We will start by loading the data and installing the libraries.

In [1]:
import pandas as pd
from sklearn.metrics import mean_squared_error
from sklearn.model_selection import train_test_split
from sklearn.tree import DecisionTreeClassifier
from sklearn.metrics import accuracy_score
from sklearn.ensemble import RandomForestClassifier
from sklearn.linear_model import LogisticRegression
from joblib import dump

In [2]:
df = pd.read_csv('/datasets/users_behavior.csv')

In [3]:
df.head()

Unnamed: 0,calls,minutes,messages,mb_used,is_ultra
0,40.0,311.9,83.0,19915.42,0
1,85.0,516.75,56.0,22696.96,0
2,77.0,467.66,86.0,21060.45,0
3,106.0,745.53,81.0,8437.39,1
4,66.0,418.74,1.0,14502.75,0


We will split the source data into a training set (60%), a validation set (20%), and a test set (20%).

In [4]:
# set aside 20% of train and test data for evaluation
df_train, df_test = train_test_split(df, test_size=0.2, random_state=12345)

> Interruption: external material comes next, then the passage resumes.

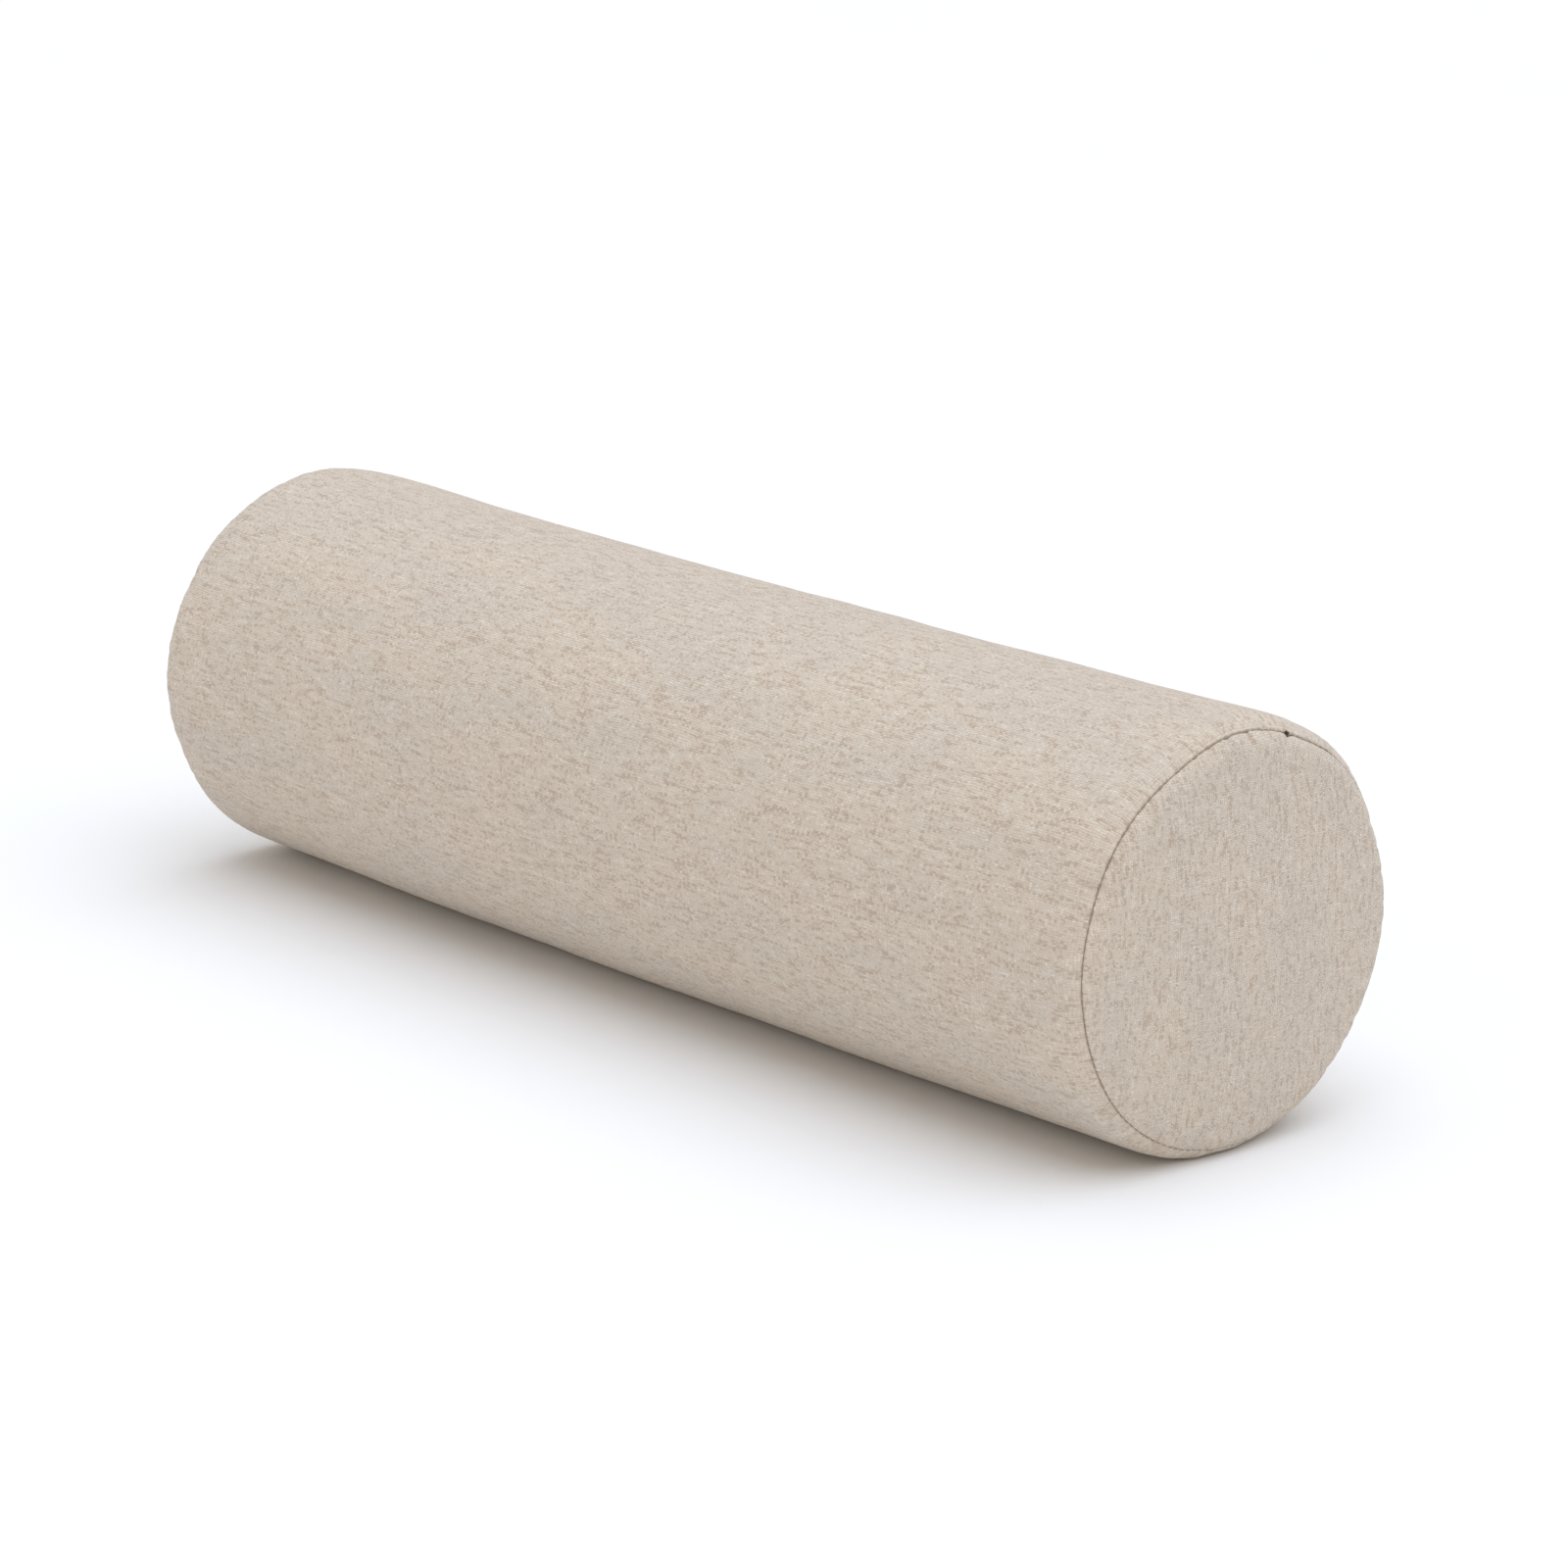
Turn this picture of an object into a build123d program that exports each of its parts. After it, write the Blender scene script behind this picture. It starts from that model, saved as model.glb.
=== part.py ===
from build123d import *
from math import asin, degrees, sqrt
import os

# Round bolster pillow: a sewn fabric cover with a concealed zip, over a sewn liner, fibre padding and a
# foam core.
#
# Every piece is modelled about the bolster's own axis, which lies along X, and is lifted at the end so
# that the flat on which the bolster rests is at Z = 0. The zip is modelled on top, at +Z, and turned to
# its place at the back.

# ---- Driving dimensions, in millimetres and degrees ----
COVER_RADIUS = 75.0
SEAM_SPAN = 500.0  # from the seam of one end panel to the seam of the other
END_BULGE = 7.0  # how far an end panel's middle stands out past its seam
SINK = 3.0  # how far the round is flattened where it rests
FABRIC = 0.9  # thickness of the cover's cloth
LINER = 0.5  # thickness of the liner's cloth
ALLOWANCE = 9.3  # width of the seam allowances turned in at the end panels
THREAD_RADIUS = 0.2
FINE_THREAD_RADIUS = 0.15

ZIP_DROP_ANGLE = 25.0  # the zip's place at the back, below the level of the axis
ZIP_MOUTH = 400.0  # length of the slit in the cover
SLIDER_LENGTH = 8.4
PULL_LENGTH = 22.0

# ---- Cover ----
SHOULDER_LENGTH = 15.0
SHOULDER_DROP = 4.7
SEAM_RADIUS = COVER_RADIUS - SHOULDER_DROP
BEAD = FABRIC + 0.05  # radius of the fold at an end panel's edge
FOLD_GAP = 0.05  # between two layers of cloth that lie together
SIDE_END = SEAM_SPAN / 2 - BEAD - FOLD_GAP  # outer face of the side panel's turned-in edge
BEAD_X = SEAM_SPAN / 2
BEAD_R = SEAM_RADIUS - BEAD
ALLOWANCE_R = SEAM_RADIUS - ALLOWANCE
COVER_END = SEAM_SPAN / 2 + END_BULGE
AXIS_HEIGHT = COVER_RADIUS - SINK
STRAIGHT_END = SIDE_END - SHOULDER_LENGTH  # where the side panel starts to curve in

# ---- Long seam and zip, with radii measured from the bolster's axis ----
FOLD_RADIUS = 1.0  # outer radius of the fold along each long edge of the side panel
FOLD_CENTRE = COVER_RADIUS - FOLD_RADIUS
SLIT_HALF = 0.7
SEWN_HALF = 0.05
SEAM_FLAP = 14.0  # width of the allowance beside the long seam
TAPE_OUTER = 72.85
TAPE_THICKNESS = 0.5
TAPE_INNER_EDGE, TAPE_OUTER_EDGE = 1.0, 13.0
TAPE_HALF_LENGTH = 215.0
TAPE_STITCH_OFFSET = 5.0
COIL_OUTER, COIL_HEIGHT = 72.25, 1.2
COIL_INNER_EDGE, COIL_OUTER_EDGE = 0.65, 2.65
STOP_LENGTH = 2.2
STOP_GAP = 0.15
CLOSED_END = -ZIP_MOUTH / 2 + 2.5  # outer end of the two top stops
OPEN_END = ZIP_MOUTH / 2  # outer end of the bottom stop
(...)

# Use the same function above for the validation set
df_train, df_valid = train_test_split(df, test_size=0.25, random_state=12345) # 0.25 x 0.8 = 0.2

We will define features and targets.

In [5]:
features_train = df_train.drop(['is_ultra'], axis=1)
target_train = df_train['is_ultra']
features_valid = df_valid.drop(['is_ultra'], axis=1)
target_valid = df_valid['is_ultra']
features_test = df_test.drop(['is_ultra'], axis=1)
target_test = df_test['is_ultra']

Let's investigate the quality of different models by changing hyperparameters.

Decision tree:

In [6]:
for depth in range(1, 6):
        model = DecisionTreeClassifier(random_state=12345, max_depth=depth)

        model.fit(features_train, target_train)

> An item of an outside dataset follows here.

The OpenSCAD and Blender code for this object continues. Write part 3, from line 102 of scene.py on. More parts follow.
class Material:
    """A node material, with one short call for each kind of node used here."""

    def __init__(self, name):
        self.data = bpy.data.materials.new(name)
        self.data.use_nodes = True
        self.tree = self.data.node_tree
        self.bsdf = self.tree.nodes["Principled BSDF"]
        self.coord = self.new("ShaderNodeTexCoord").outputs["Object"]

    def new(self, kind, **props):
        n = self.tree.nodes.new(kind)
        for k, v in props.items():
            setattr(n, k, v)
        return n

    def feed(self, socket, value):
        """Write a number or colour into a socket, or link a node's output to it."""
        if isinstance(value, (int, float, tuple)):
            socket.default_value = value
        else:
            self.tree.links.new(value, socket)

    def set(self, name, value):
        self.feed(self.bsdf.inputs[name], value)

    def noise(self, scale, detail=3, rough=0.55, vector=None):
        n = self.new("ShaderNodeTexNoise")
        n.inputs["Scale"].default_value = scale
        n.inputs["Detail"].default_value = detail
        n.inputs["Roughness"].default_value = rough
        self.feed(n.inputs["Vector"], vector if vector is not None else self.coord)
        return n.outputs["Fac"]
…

        predictions_valid = model.predict(features_valid)

        print("max_depth =", depth, ": ", end='')
        print(accuracy_score(target_valid, predictions_valid))

max_depth = 1 : 0.75
max_depth = 2 : 0.7835820895522388
max_depth = 3 : 0.7885572139303483
max_depth = 4 : 0.7810945273631841
max_depth = 5 : 0.7810945273631841


Regarding the decision tree, the highest accuracy appears to be obtained at depth 3 (0.788).

Random forest classifier:

In [7]:
best_score = 0
best_est = 0
best_depth = 0
for est in range(1, 10):
    for depth in range (1, 11):
        
        model = RandomForestClassifier(random_state=54321, n_estimators=est) 
        model.fit(features_train, target_train) 
        score = model.score(features_valid, target_valid) 
        if score > best_score:
            
        
            best_score = score
            best_est = est


print("Accuracy of the best model on the validation set:", best_score, "n_estimators:", best_est, "best_depth:", depth)
final_model = RandomForestClassifier(random_state=54321, n_estimators=9) # change n_estimators to get best model
final_model.fit(features_train, target_train)

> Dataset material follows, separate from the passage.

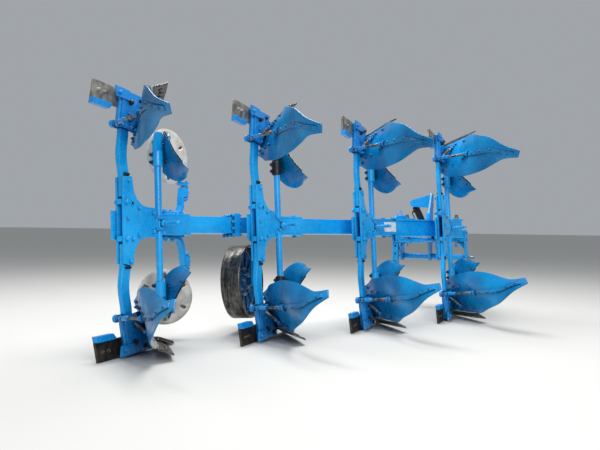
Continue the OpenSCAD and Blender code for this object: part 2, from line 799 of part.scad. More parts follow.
box_back = housing_y + 20;
box_w = 100;
box_top = 12;
box_h = 118;
module hitch_frame() {
    color("#2593e3") machine() for (s = [0, 1]) mirror([s, 0, 0]) {
        difference() {
            translate([mast_gap / 2 + mast_t, box_back, box_top - box_h])
                cube([(end_plate_span - mast_gap) / 2 - mast_t - end_plate_t, box_w, box_h]);
            translate([0, housing_y - 1, 0]) y_cylinder(axle_d / 2 + housing_wall, housing_l + 2);
        }
        difference() {
            side_plate([
                [box_back - 5, box_top + 5], [box_back + box_w, box_top + 5],
                [hitch_at + 45, -hitch_drop + 40], [hitch_at + 45, -hitch_drop - 45],
                [hitch_at - 45, -hitch_drop - 45], [box_back - 5, box_top - box_h]
            ], end_plate_t, end_plate_span / 2 - end_plate_t / 2);
            translate([0, hitch_at, -hitch_drop]) x_cylinder(cross_tube_d / 2, end_plate_span);
        }
    }
}

// Cross tube with a hitch pin at each end
module hitch_tube() {
    color("#1f6fb0") machine() {
        translate([-end_plate_span / 2, hitch_at, -hitch_drop]) x_cylinder(cross_tube_d / 2, end_plate_span);
        for (s = [0, 1]) mirror([s, 0, 0])
            translate([end_plate_span / 2, hitch_at, -hitch_drop])
                x_cylinder(hitch_pin_d / 2, (hitch_span - end_plate_span) / 2);
    }
}

spindle_x = 250;
module tilt_spindles() {
    color("#2593e3") machine() for (s = [0, 1]) mirror([s, 0, 0])
        translate([spindle_x, box_back - spindle_d / 2 - 4, 0]) {
            translate([0, 0, -160]) cylinder(d = spindle_d, h = 150);
            translate([0, 0, -10]) cylinder(d = spindle_d + 8, h = 150);
            translate([-20, 0, -60]) cube([40, spindle_d / 2 + 4, 40]);
        }
}

// Cylinder that turns the frame over
module at_anchor() {
    machine() translate([anchor[0], eye_y, anchor[1]]) children();
}

rod_dir = atan2(crank_pin[0] - anchor[0], -(crank_pin[1] - anchor[1]));
rod_len = norm(crank_pin - anchor);
// The rod goes in by this much when the frame is on edge
stroke = rod_len - (anchor_len - crank_r);
bore_top = 60;
module cylinder_barrel() {
    color("#2a2c2e") at_anchor() rotate([0, -rod_dir, 0]) difference() {
        union() {
            translate([0, -eye_w / 2, 0]) y_cylinder(28, eye_w);
            translate([-22, -eye_w / 2, -42]) cube([44, eye_w, 42]);
            translate([0, 0, -barrel_l]) cylinder(d = barrel_d, h = barrel_l - 36);
        }
        translate([0, -eye_w, 0]) y_cylinder(cyl_pin_d / 2 + run_gap, 2 * eye_w);
        translate([0, 0, -barrel_l - 1]) cylinder(r = rod_d / 2 + run_gap, h = barrel_l + 1 - bore_top);
    }
}

module cylinder_rod() {
    color("#c8cacc") at_anchor() rotate([0, -rod_dir, 0]) {
        translate([0, 0, -rod_len]) cylinder(d = rod_d, h = rod_len - stroke - bore_top - 6);
        translate([0, -eye_w / 2, -rod_len]) y_cylinder(28, eye_w);
        translate([0, -eye_w / 2, -rod_len]) y_cylinder(cyl_pin_d / 2, eye_w + 12);
    }
}

// Parking stand in its sleeve on the left end plate
sleeve_h = 170;
sleeve_outer = stand_side + 2 * sleeve_wall + 2 * slide_gap;
stand_x = -end_plate_span / 2 - sleeve_outer / 2;
stand_y = box_back + box_w / 2;
module stand_sleeve() {
    color("#2593e3") machine() translate([stand_x, stand_y, box_top - box_h - 20]) difference() {
        translate([-sleeve_outer / 2, -sleeve_outer / 2, 0]) cube([sleeve_outer, sleeve_outer, sleeve_h]);
        translate([-stand_side / 2 - slide_gap, -stand_side / 2 - slide_gap, -1])
            cube([stand_side + 2 * slide_gap, stand_side + 2 * slide_gap, sleeve_h + 2]);
    }
}

stand_top = 120;
// Height at which the foot plate's middle meets the ground
foot_z = (stand_y * sin(nose_down) - ground_h) / cos(nose_down);
module stand_leg() {
    color("#2593e3") machine() translate([stand_x, stand_y, 0]) {
        translate([-stand_side / 2, -stand_side / 2, foot_z + foot_t - 2])
            cube([stand_side, stand_side, stand_top - foot_z - foot_t + 2]);
        translate([0, 0, foot_z]) rotate([nose_down, 0, 0]) translate([-foot_side / 2, -foot_side / 2, 0])
            cube([foot_side, foot_side, foot_t]);
    }
}

rear_beam();
front_beam();
beam_joint();
cheek_plates();
axle_carrier();
turnover_axle();
bracket(0);  // bracket_1
bracket(1);  // bracket_2
bracket(2);  // bracket_3
bracket(3);  // bracket_4
legs(0);  // legs_1
legs(1);  // legs_2
legs(2);  // legs_3
legs(3);  // legs_4
frogs();
landsides();
guard_bars();
shares(0);  // shares_1
shares(1);  // shares_2
shares(2);  // shares_3
shares(3);  // shares_4
moldboards(0);  // moldboards_1
moldboards(1);  // moldboards_2
moldboards(2);  // moldboards_3
moldboards(3);  // moldboards_4
board_stays();
skimmer_stems();
stem_clamps();
skimmer_sockets();
skimmer_boards();
coulter_arms();
lower_fork();
upper_fork();
lower_disc();
upper_disc();
wheel_bracket();
wheel_swing_arm();
wheel_rim();
wheel_disc();
headstock();
hitch_frame();
hitch_tube();
tilt_spindles();
stand_sleeve();
stand_leg();
cylinder_barrel();
cylinder_rod();
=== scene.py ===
import math

import bmesh
import bpy
from mathutils import Matrix, Vector


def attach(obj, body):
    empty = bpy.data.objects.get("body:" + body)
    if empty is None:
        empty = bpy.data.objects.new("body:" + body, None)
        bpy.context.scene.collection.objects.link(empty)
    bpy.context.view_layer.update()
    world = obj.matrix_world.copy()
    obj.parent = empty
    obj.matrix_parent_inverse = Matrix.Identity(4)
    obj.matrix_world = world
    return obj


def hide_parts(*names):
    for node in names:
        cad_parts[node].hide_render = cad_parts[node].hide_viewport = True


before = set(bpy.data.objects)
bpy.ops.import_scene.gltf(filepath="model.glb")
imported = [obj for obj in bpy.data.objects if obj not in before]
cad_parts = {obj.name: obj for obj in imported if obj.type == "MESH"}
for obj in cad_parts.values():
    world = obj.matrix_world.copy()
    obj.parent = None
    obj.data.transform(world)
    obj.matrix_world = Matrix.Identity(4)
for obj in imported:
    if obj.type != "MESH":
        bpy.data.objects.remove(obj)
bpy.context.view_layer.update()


# Beam: welded box section in two lengths, with cheek plates over and under its front half, all
# sprayed in sky blue enamel. It is glossy and a little uneven over wide faces, with dust in the
# upper faces and chips down to the dark scale along the edges.
def linear(code):
    """The linear colour, with alpha, of an sRGB hex code."""
    parts = [int(code[i:i + 2], 16) / 255 for i in (1, 3, 5)]
    return [c / 12.92 if c <= 0.04045 else ((c + 0.055) / 1.055) ** 2.4 for c in parts] + [1.0]


def add(tree, kind, settings=None, links=None):
    """Adds one shader node with its settings and what feeds it."""
    node = tree.nodes.new(kind)
    for name, value in (settings or {}).items():
        if isinstance(name, str) and hasattr(node, name):
            setattr(node, name, value)
        else:
            node.inputs[name].default_value = value
    for socket, source in (links or {}).items():
        tree.links.new(source, node.inputs[socket])
    return node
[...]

Accuracy of the best model on the validation set: 0.7885572139303483 n_estimators: 4 best_depth: 10


RandomForestClassifier(n_estimators=9, random_state=54321)

Logistic regression:

In [8]:
model = LogisticRegression(random_state=12345,
                           solver='lbfgs', 
                           max_iter=1000)
model.fit(features_train, target_train)
predictions_valid = model.predict(features_valid)
model.score(features_valid, target_valid)
accuracy_score(target_valid, predictions_valid)

0.7039800995024875

**Here are the results of the experiments to find the best model and hyperparameters:**

Decision Tree - found to have the best level of accuracy at depth 3 with 78.85% accuracy.

Random Forest - found to have the best level of accuracy with 4 trees at a depth of 10 is 78.85%.

Logistic regression - its best level of accuracy is 70%.

I recommend continuing with the decision tree model as it has the same percentage of accuracy as the random forest and is much faster than it.

Let's check the quality of the model we chose with the test set.

In [16]:
#We will write a function that will tell us errors in the test set.
def error_count(answers, predictions):
    errors=0
    for answer, prediction in zip(answers, predictions):
          if answer != prediction:
            errors += 1
    return errors

In [18]:
model1 = DecisionTreeClassifier(random_state=12345, max_depth=3)
model1.fit(features_train, target_train)
test_predictions = model1.predict(features_test)
print('Errors:', error_count(target_test, test_predictions))
print('Accuracy:',accuracy_score(target_test, test_predictions))

Errors: 139
Accuracy: 0.7838258164852255


Our model is also of high quality in testing with the test.

We will now perform a sanity test on the model.

In [19]:
#let's create a dummy model for our sanity test.
fake_predictions = pd.Series(0, index=df_test.index)
accuracy_sanity = accuracy_score(target_test, fake_predictions)
print('Errors:', error_count(target_test, fake_predictions))
print('Accuracy:',accuracy_score(target_test, fake_predictions))

Errors: 196
Accuracy: 0.6951788491446346


Our model provides a more accurate execution than a dummy model - a sign that the model has passed the sanity test.

Steps and final conclusion:

Our task was to find the most suitable model for our customer classification in the cellular company, with our accuracy threshold of 0.75.

Steps and findings:
In the first stage, we loaded the data set, and we divided it into three sets: the training set, the evaluation set and the test set, and each of them is divided into targets and features.

2.We searched among the three models mentioned above for the models with a percentage of accuracy higher than 0.75, and within them we also tested a variety of hypermeters in order to achieve the most accuracy. Random Forest found to have the best level of accuracy with 4 trees at a depth of 10 is 78.85% just like a decision tree at depth 3- we decided to go for a decision tree because it is faster.